Festa de São Simão, 28 de outubro de 2025, em Parapatingas – Foto: Gilsimara Cardoso

Enquanto o som dos cânticos se mistura ao aroma da comida, o clima de união toma conta do lugar.

No altar improvisado, uma imagem menor, trazida de Barra Grande, mantém viva a lembrança do santo que um dia ocupou o altar da antiga capela.

Simão César, na Festa de São Simão, 28 de outubro de 2025, em Parapatingas – Foto: Oni Sampaio

Durante a celebração, Simão César emocionou a comunidade ao falar diante das ruínas, reforçando o espírito de pertencimento que atravessa gerações.

“Em primeiro lugar, eu quero agradecer a Deus.
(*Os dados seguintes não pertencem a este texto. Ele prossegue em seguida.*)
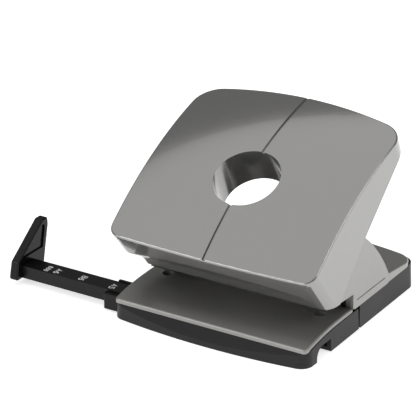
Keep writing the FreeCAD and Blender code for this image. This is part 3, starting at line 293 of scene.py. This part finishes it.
def coil_spring(side, middle_x, middle_y):
    """Coil that stands on the frame's upper jaw, drawn at one fixed length.

    It rides on the base, as the frames do, because its lower end never moves.
    """
    verts, faces = [], []
    steps = round(COIL_TURNS * STEPS_PER_TURN)
    for i in range(steps + 1):
        turn = 2 * math.pi * i / STEPS_PER_TURN
        out = Vector((math.cos(turn), math.sin(turn), 0))
        centre = Vector((middle_x, middle_y, COIL_BOTTOM + COIL_HEIGHT * i / steps))
        centre += out * COIL_RADIUS
        for k in range(SIDES_OF_WIRE):
            around = 2 * math.pi * k / SIDES_OF_WIRE
            spoke = out * math.cos(around) + Vector((0, 0, math.sin(around)))
            verts.append((centre + spoke * WIRE_RADIUS) * MM)
    for i in range(steps):
        for k in range(SIDES_OF_WIRE):
            a = i * SIDES_OF_WIRE + k
            b = i * SIDES_OF_WIRE + (k + 1) % SIDES_OF_WIRE
            faces.append((a, a + SIDES_OF_WIRE, b + SIDES_OF_WIRE, b))
    faces.append(tuple(range(SIDES_OF_WIRE)))
    faces.append(tuple(reversed(range(steps * SIDES_OF_WIRE, (steps + 1) * SIDES_OF_WIRE))))
    mesh = bpy.data.meshes.new("coil_" + side)
    mesh.from_pydata(verts, [], faces)
    mesh.materials.append(steel)
    mesh.polygons.foreach_set("use_smooth", [len(f) == 4 for f in faces])
    thing = bpy.data.objects.new("coil_" + side, mesh)
    bpy.context.scene.collection.objects.link(thing)
    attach(thing, "base")
    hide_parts("punch_spring_" + side)
    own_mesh(thing)


coil_spring("left", -PIN_X, PIN_Y)
coil_spring("right", PIN_X, PIN_Y)


# ---------------------------------------------------------------- studio

AZIMUTH = math.radians(31.68)
ELEVATION = math.radians(23.72)
DISTANCE = 0.99745
LENS = 199.04
SENSOR_WIDTH = 36
AIM = Vector((-0.00009, -0.050, 0.0654))
FLOOR_REACH = 4.0
FLOOR_GAP = 0.0002
FLOOR_GLOW = 0.62
WORLD_STRENGTH = 0.20


def look(thing, spot, aim):
    thing.location = spot
    thing.rotation_euler = (Vector(aim) - Vector(spot)).to_track_quat("-Z", "Y").to_euler()


def camera():
    data = bpy.data.cameras.new("camera")
    data.lens = LENS
    data.sensor_width = SENSOR_WIDTH
    data.clip_start = 0.05
    data.clip_end = 50
    thing = bpy.data.objects.new("camera", data)
    bpy.context.scene.collection.objects.link(thing)
    back = Vector((
        math.sin(AZIMUTH) * math.cos(ELEVATION),
        -math.cos(AZIMUTH) * math.cos(ELEVATION),
        math.sin(ELEVATION),
    ))
    look(thing, AIM + back * DISTANCE, AIM)
    bpy.context.scene.camera = thing


def softbox(name, corners, power):
    """A rectangular light through three corners, clockwise as the object sees them."""
    a, b, c = (Vector(p) for p in corners)
    along, up = b - a, c - b
    data = bpy.data.lights.new(name, "AREA")
    data.shape = "RECTANGLE"
    data.size = along.length
    data.size_y = up.length
    data.energy = power
    thing = bpy.data.objects.new(name, data)
    bpy.context.scene.collection.objects.link(thing)
    x, y = along.normalized(), up.normalized()
    z = x.cross(y)
    turn = thing.matrix_world.to_3x3()
    turn.col[0], turn.col[1], turn.col[2] = x, y, z
    thing.matrix_world = turn.to_4x4()
    thing.location = (a + c) / 2


def floor():
    """A large pale floor that glows a little, like a light table; not part of the object."""
    mesh = bpy.data.meshes.new("floor")
    reach = FLOOR_REACH
    mesh.from_pydata(
        [(-reach, -reach, 0), (reach, -reach, 0), (reach, reach, 0), (-reach, reach, 0)],
        [],
        [(0, 1, 2, 3)],
    )
    thing = bpy.data.objects.new("floor", mesh)
    bpy.context.scene.collection.objects.link(thing)
    material, tree, main = shader("floor_paper", (0.93, 0.93, 0.93), 0.9, specular=0.1)
    main.inputs["Emission Color"].default_value = (1, 1, 1, 1)
    main.inputs["Emission Strength"].default_value = FLOOR_GLOW
    mesh.materials.append(material)
    thing.location.z = -FLOOR_GAP


def world():
    scene_world = bpy.data.worlds.new("studio")
    bpy.context.scene.world = scene_world
    scene_world.use_nodes = True
    background = scene_world.node_tree.nodes["Background"]
    background.inputs["Color"].default_value = (1, 1, 1, 1)
    background.inputs["Strength"].default_value = WORLD_STRENGTH


camera()
floor()
world()
# Overhead light whose rear edge crosses the handle's face in its reflection.
softbox("overhead", ((-0.353, 1.219, 1.2), (-1.527, -0.503, 1.2), (-0.205, -1.404, 1.2)), 8.6)
# Upright light at the front left, seen in the rounded front edges.
softbox("front", ((-1.5, -1.3, 0.35), (0.1, -2.0, 0.35), (0.1, -1.9, 1.15)), 16)
# Light at the back right, seen in the rounded right edge of the face.
softbox("right", ((1.3, -0.3, 0.5), (1.3, 0.9, 0.5), (1.15, 0.9, 1.2)), 9)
Aqui existe união e família, isso é família. Aqui eu me sinto honrado, considerado, respeitado e amado por todos. Eu me sinto feliz! Quero agradecer à minha tia Solange, a minha mãe, a Val da Caçamba, a tia Lêda, a tia Júlia… e à minha família Lima, que está aqui hoje.” Discursa.

Imagem original de São Simão, Casa Pia, Salvador – Foto: Gilsimara Cardoso

Quem deseja ver a imagem original de São Simão precisa agendar uma visita à Casa Pia, na Igreja de São Joaquim, em Salvador, onde a escultura permanece sob os cuidados da instituição.
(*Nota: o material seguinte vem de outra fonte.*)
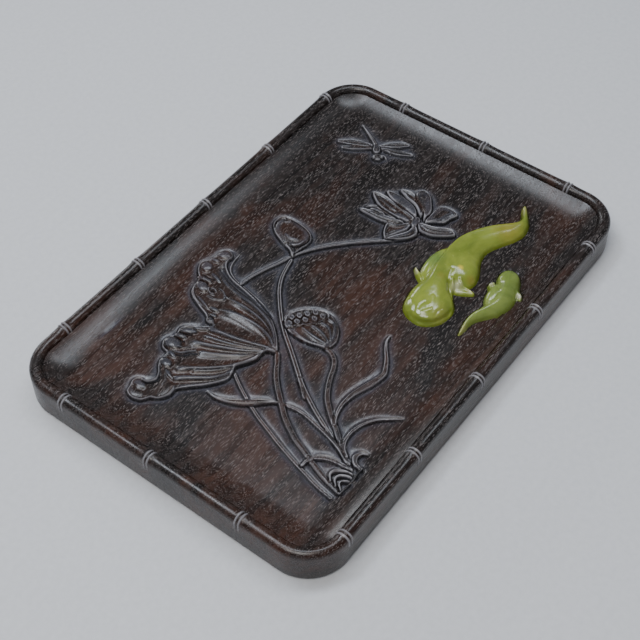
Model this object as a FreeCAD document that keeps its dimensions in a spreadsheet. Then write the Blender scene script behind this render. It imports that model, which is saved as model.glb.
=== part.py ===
import FreeCAD, Part
import Sketcher

import math
import os

# A shallow desk tray carved from one plank, with two stone catfish set in it.
# Millimetres. +X runs along the tray, +Y across it and +Z up. The origin is the
# middle of the underside. The catfish lie at -Y and the lotus roots at -X, -Y.

DIMENSIONS = {
    "board_length": 300,
    "board_width": 204,
    "board_height": 22,
    "corner_radius": 24.5,
    "foot_edge_radius": 2,
    "rim_width": 7,
    "rim_radius": 3.3,
    "crease_depth": 3.6,
    "cove_start": 7.4,
    "cove_end": 24,
    "dish_depth": 8,
    "ring_spacing": 58.9,
    "ring_radius": 3.9,
    "ring_thickness": 1.1,
    "ring_groove": 0.9,
    "relief_height": 1.3,
    "relief_root": 0.5,
    "pocket_depth": 2,
    "pocket_clearance": 0.25,
    "pocket_headroom": 2.6,
    "glue_thickness": 0.3,
    "glue_inset": 0.4,
    "fin_height": 1.4,
    "fin_gap": 0.1,
    "large_fish_length": 115,
    "large_fish_x": 7.5,
    "large_fish_y": -49.5,
    "small_fish_length": 57,
    "small_fish_x": 17,
    "small_fish_y": -72.2,
}

RINGS_ON_LONG_SIDE = 5
RINGS_ON_SHORT_SIDE = 3
FIRST_RING_BACK = -110
FIRST_RING_FRONT = -125
FIRST_RING_LEFT = -52
FIRST_RING_RIGHT = -66

# The dish sides rise ever more steeply. They are drawn at these shares of the way from
# the floor's edge out to the rim, and the height goes with the square of the share.
COVE_SHARES = (0, 0.25, 0.5, 0.75, 1)
BAND_STEPS = 8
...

Festa de São Simão, 28 de outubro de 2025, em Parapatingas – Foto: Oni Sampaio

E Assim, ano após ano, a celebração reafirma o que mantém viva a fé em Tairu, a força da oralidade, o valor da ancestralidade e o profundo sentimento de pertencimento que une famílias e gerações em torno de São Simão.
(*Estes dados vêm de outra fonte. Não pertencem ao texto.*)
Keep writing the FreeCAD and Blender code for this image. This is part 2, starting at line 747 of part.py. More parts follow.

Matriarcas de Tairu, na Festa de São Simão, 28 de outubro de 2025, em Parapatingas – Foto: Gilsimara Cardoso

Entre o documento e a devoção

A história de São Simão em Tairu se sustenta entre dois tempos, o da escrita e o da fala.
De um lado está a memória histórica, que os livros e registros preservam, de outro, a memória devocional, que o coração dos moradores cultiva e renova a cada geração.

Festa de São Simão, 28 de outubro de 2025, em Parapatingas – Foto: Oni Sampaio

Ambas caminham lado a lado. Nenhuma sobrepõe a outra, pois cada uma guarda uma verdade própria.
E juntas, fortalecem o enredo de um povo que, mesmo sem o santo em casa, continua alimentando a fé e mantendo viva a presença de São Simão.